The belief that crossing a knife with a fork would bring bad luck reflects the societal anxieties of the time, particularly around the supernatural and the unknown. Similarly, the superstition about not gifting knives to avoid severing relationships speaks to the value placed on social bonds and the fear of their disruption.
Knives in the Context of Social Hierarchy and Status
In many cultures, the quality and make of a knife were indicative of a person’s social status. In feudal societies, ornate knives adorned with jewels were the preserve of the nobility, while common folk used simpler versions.
This distinction led to beliefs about the power and prestige associated with certain knives, influencing superstitions around their acquisition and usage.

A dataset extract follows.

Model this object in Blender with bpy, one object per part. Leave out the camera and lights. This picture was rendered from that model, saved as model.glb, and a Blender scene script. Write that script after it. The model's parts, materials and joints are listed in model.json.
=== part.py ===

Global Knife Superstitions
As trade and exploration expanded global connections, knife superstitions traveled and evolved, absorbing influences from different cultures.
This global tapestry of beliefs showcases the universality of knives in human culture, while also highlighting the unique interpretations and superstitions that arose in different regions.
A Reflection of Human History
The superstitions surrounding knives are more than just quaint beliefs; they are reflections of human history, mirroring the fears, values, and customs of various cultures through time.
Understanding these superstitions in their historical context allows us to appreciate the knife not just as a tool, but as a vital component of human heritage and cultural evolution.
Superstitions about knives come from an age where a lack of understanding required an explanation for unexplainable events. The logic of the time suggested that certain physical acts had the power to influence our lives, future, and good fortune.
There is no doubt that knives have played a pivotal role in our history and will continue to play a prominent role in our future. Hopefully, our advancement in knowledge and understanding has put some of these ancient knife superstitions to rest!